Time will tell if Donnie Walsh is the man who saves the Knicks or if he's the latest captain to go down on the good ship Dolan. His basketball bona fides aren't in question, however, nor is the weight he has behind him in his efforts to turn the franchise around. Walsh wasn't simply James Dolan's pick for Knicks GM, he was David Stern's choice.
According to an expansive, overwhelmingly positive profile of Walsh in this week's New York magazine, the NBA commissioner lobbied for Walsh when Dolan called to ask his advice about a new GM. He made one recommendation.
"If there’s anyone well-suited to make careful analysis and do the best thing for the long-term health of the franchise, it’s Donnie," Stern said.

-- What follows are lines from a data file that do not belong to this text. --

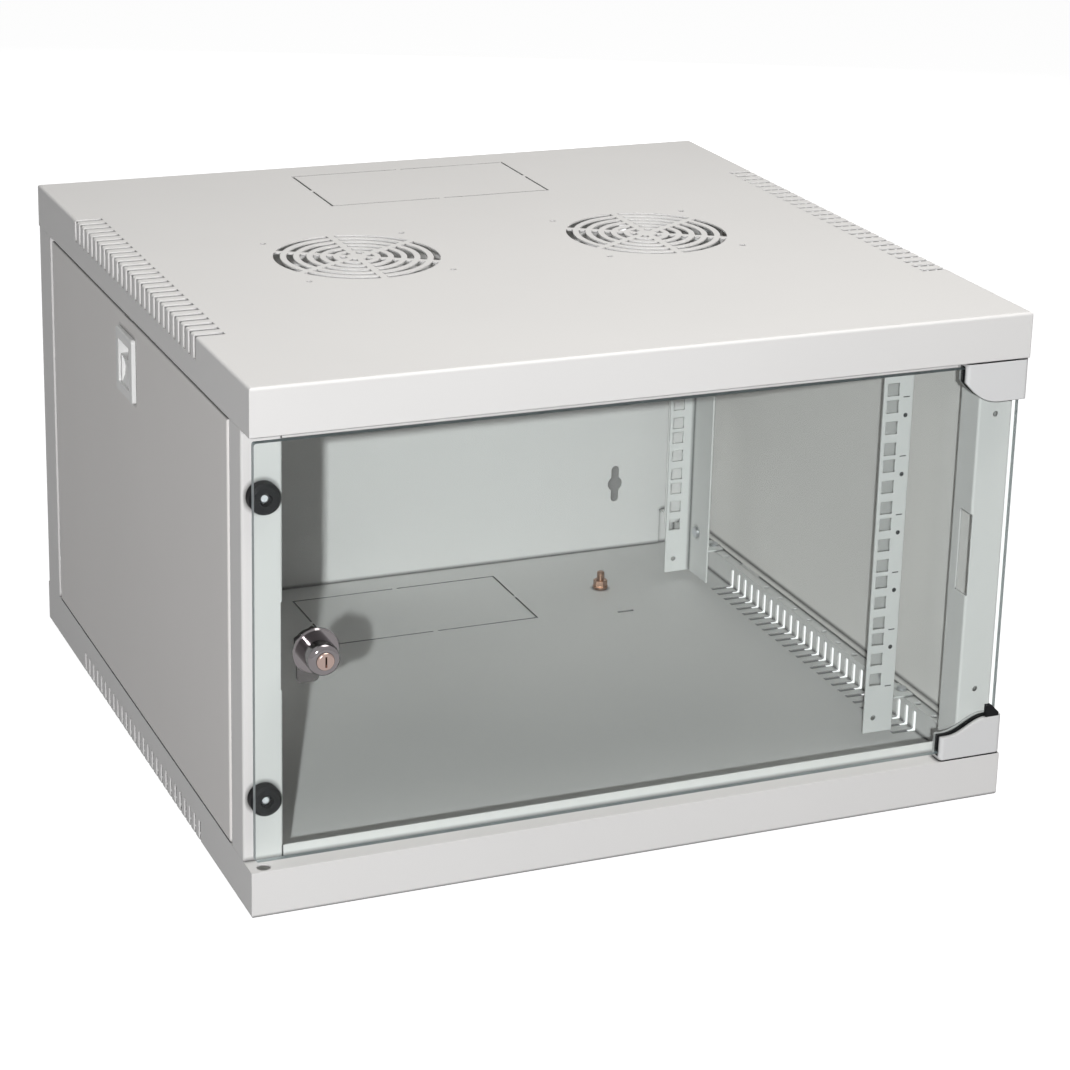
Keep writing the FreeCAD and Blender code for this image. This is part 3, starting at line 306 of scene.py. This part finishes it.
def cloudy_colour(tree, place, colour, spread):
    """A colour that drifts a little over the surface, as sprayed paint does."""
    mix = tree.nodes.new("ShaderNodeMix")
    mix.data_type = "RGBA"
    mix.inputs["A"].default_value = [c * (1 - spread) for c in colour[:3]] + [1]
    mix.inputs["B"].default_value = [min(1.0, c * (1 + spread)) for c in colour[:3]] + [1]
    tree.links.new(noise(tree, place, CLOUD_SCALE, CLOUD_DETAIL), mix.inputs["Factor"])
    return mix.outputs["Result"]


def bumped(tree, height, strength, depth):
    """A bump node that shades the surface as if the height stood out from it."""
    bump = tree.nodes.new("ShaderNodeBump")
    bump.inputs["Strength"].default_value = strength
    bump.inputs["Distance"].default_value = depth
    tree.links.new(height, bump.inputs["Height"])
    return bump


def powder_coat(name, colour, roughness, rounding=EDGE_ROUNDING):
    """Baked powder paint: a slightly uneven grey with a fine peel, rounded over sheet
    edges, and painted shade that darkens slits, gaps and contact lines a few millimetres wide."""
    material, tree, output = new_material(name)
    place = tree.nodes.new("ShaderNodeTexCoord").outputs["Object"]
    paint = tree.nodes.new("ShaderNodeBsdfPrincipled")
    # Painted shade: ambient occlusion darkens the paint in slits, gaps and contact lines.
    crevice_shade_ao = tree.nodes.new("ShaderNodeAmbientOcclusion")
    crevice_shade_ao.samples = GAP_SAMPLES
    crevice_shade_ao.inputs["Distance"].default_value = NARROW_GAP
    reach = math_node(tree, "POWER", crevice_shade_ao.outputs["AO"], number=GAP_FALL)
    cover = tree.nodes.new("ShaderNodeMix")
    cover.data_type = "RGBA"
    cover.inputs["A"].default_value = CREVICE_SHADE
    tree.links.new(cloudy_colour(tree, place, colour, CLOUD_SPREAD), cover.inputs["B"])
    tree.links.new(reach, cover.inputs["Factor"])
    tree.links.new(cover.outputs["Result"], paint.inputs["Base Color"])
    paint.inputs["Roughness"].default_value = roughness
    paint.inputs["IOR"].default_value = PAINT_IOR
    paint.inputs["Specular IOR Level"].default_value = PAINT_SHINE
    edge = tree.nodes.new("ShaderNodeBevel")
    edge.samples = EDGE_SAMPLES
    edge.inputs["Radius"].default_value = rounding
    peel = bumped(tree, noise(tree, place, PEEL_SCALE, PEEL_DETAIL), PEEL_STRENGTH, PEEL_DEPTH)
    tree.links.new(edge.outputs["Normal"], peel.inputs["Normal"])
    tree.links.new(peel.outputs["Normal"], paint.inputs["Normal"])
    tree.links.new(paint.outputs[0], output.inputs["Surface"])
    return material


def finish_nodes(material, names):
    """Gives the named CAD nodes one material in all their slots."""
    for name in names:
        node = nodes[name]
        for index in range(len(node.material_slots)):
            node.material_slots[index].link = "OBJECT"
            node.material_slots[index].material = material


case_paint = powder_coat("case_paint", CASE_GREY, CASE_ROUGHNESS)
finish_nodes(case_paint, ["roof_cover", "base_pan"])

# ---- Back, uprights, sill and header -------------------------------------------------
# The folded body between the two pans, spot welded and coated with them in the
# same light grey.
finish_nodes(case_paint, ["back_panel", "front_upright_left", "front_upright_right",
                          "front_sill", "front_header"])

# ---- Rack rails and their brackets ---------------------------------------------------
# Folded angles punched with square holes, on small angle brackets that screw to
# the pans' side ledges. Coated like the case, a shade darker and a little smoother.
RAIL_GREY = (0.68, 0.68, 0.67, 1)
RAIL_ROUGHNESS = 0.40
SIDES = ("left", "right")
RAIL_ENDS = [depth + "_" + side for depth in ("front", "rear") for side in SIDES]
rail_paint = powder_coat("rail_paint", RAIL_GREY, RAIL_ROUGHNESS)
finish_nodes(rail_paint, ["rack_rail_" + place for place in RAIL_ENDS])
finish_nodes(rail_paint, ["rail_bracket_" + level + "_" + place
                          for level in ("lower", "upper") for place in RAIL_ENDS])

# ---- Unit marks on the rails ---------------------------------------------------------
# Dark marks printed on the faces of the two front rails: a short line at each unit's
# foot and one above the last, and a dot level with the bar between each unit's second
# and third holes.
RACK_UNIT = 0.04445
UNITS = 6
MARK_X = 0.2432
MARK_LINE = (0.0050, 0.0006)
DOT_ABOVE_FOOT = 0.031
DOT_RADIUS = 0.0016
DOT_CORNERS = 16
MARK_DEPTH = 0.00015
MARK_BITE = 0.00005
MARK_INK = (0.035, 0.035, 0.038, 1)
MARK_ROUGHNESS = 0.5


def printed_ink():
    material, tree, output = new_material("mark_ink")
    ink = tree.nodes.new("ShaderNodeBsdfPrincipled")
    ink.inputs["Base Color"].default_value = MARK_INK
    ink.inputs["Roughness"].default_value = MARK_ROUGHNESS
    tree.links.new(ink.outputs[0], output.inputs["Surface"])
    return material


def outline_plate(points, depth):
    """Corners and faces of a thin plate in the XZ plane, its front face first."""
    count = len(points)
    corners = [(x, 0.0, z) for x, z in points] + [(x, depth, z) for x, z in points]
    faces = [tuple(range(count)), tuple(reversed(range(count, 2 * count)))]
    for i in range(count):
        j = (i + 1) % count
        faces.append((j, i, count + i, count + j))
    return corners, faces


def rail_marks(name, rail, side, ink):
    """All the marks of one rail, as one piece lying on the rail's front face. The side
    is -1 for the left rail and 1 for the right one."""
    box = [rail.matrix_world @ Vector(corner) for corner in rail.bound_box]
    face_y = min(corner.y for corner in box)
    foot_z = (cad_low.z + cad_high.z - UNITS * RACK_UNIT) / 2
    long, high = MARK_LINE
    line = [(-long / 2, 0.0), (long / 2, 0.0), (long / 2, high), (-long / 2, high)]
    dot = []
    for i in range(DOT_CORNERS):
        turn = 2 * math.pi * i / DOT_CORNERS
        dot.append((DOT_RADIUS * math.cos(turn), DOT_RADIUS * math.sin(turn)))
    marks = [(line, unit * RACK_UNIT) for unit in range(UNITS + 1)]
    marks += [(dot, unit * RACK_UNIT + DOT_ABOVE_FOOT) for unit in range(UNITS)]
    mark_y = face_y - MARK_DEPTH + MARK_BITE
    corners = []
    faces = []
    for points, up in marks:
        plate, plate_faces = outline_plate(points, MARK_DEPTH)
        first = len(corners)
        corners += [(side * MARK_X + x, mark_y + y, foot_z + up + z) for x, y, z in plate]
        faces += [tuple(first + i for i in face) for face in plate_faces]
    mesh = bpy.data.meshes.new(name)
    mesh.from_pydata(corners, [], faces)
    piece = bpy.data.objects.new(name, mesh)
    bpy.context.scene.collection.objects.link(piece)
    mesh.materials.append(ink)
    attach(piece, "frame")


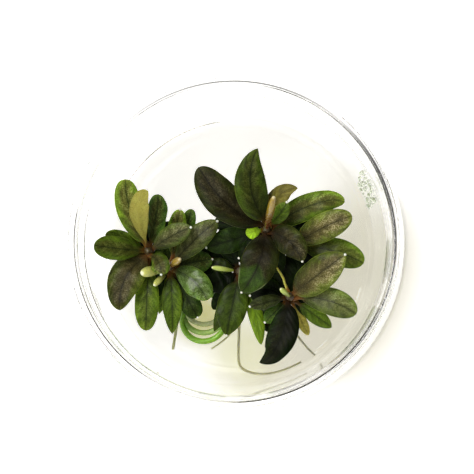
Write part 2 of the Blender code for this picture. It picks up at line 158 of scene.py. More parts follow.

He downplayed his role in arranging the marriage, according to the article, but he also joined Walsh at a celebratory dinner on his first night on the job so take that for what you will. Walsh seems like a perfect fit. He built the Pacers into a contending team and then kept them in the upper echelon for the better part of a decade and is a New York native with deep ties to the world of basketball around the city. He meditates and reaches out to people around basketball and the city, both of which prove he's a different sort of guy than his predecessor.
Where Isiah Thomas made trades at a breakneck clip, Walsh has resisted the urge to throw out the baby with the bath water. Stephon Marbury's still here, for example, and it doesn't seem like he'll be changing directions every time the wind blows. That can be seen in the choice to hire Mike D'Antoni. D'Antoni is going to coach the system he wants to coach and the roster will form on top of that foundation. No more Zach Randolph-Eddy Curry inability to coexist or willy-nilly trades for Steve Francis when you already have Marbury. That kind of stability and identity is vital for the Knicks to fully break with the past.
Stability and identity lead to confidence and Walsh has brought that with him as well. That's more welcome than any change in personnel, anyway.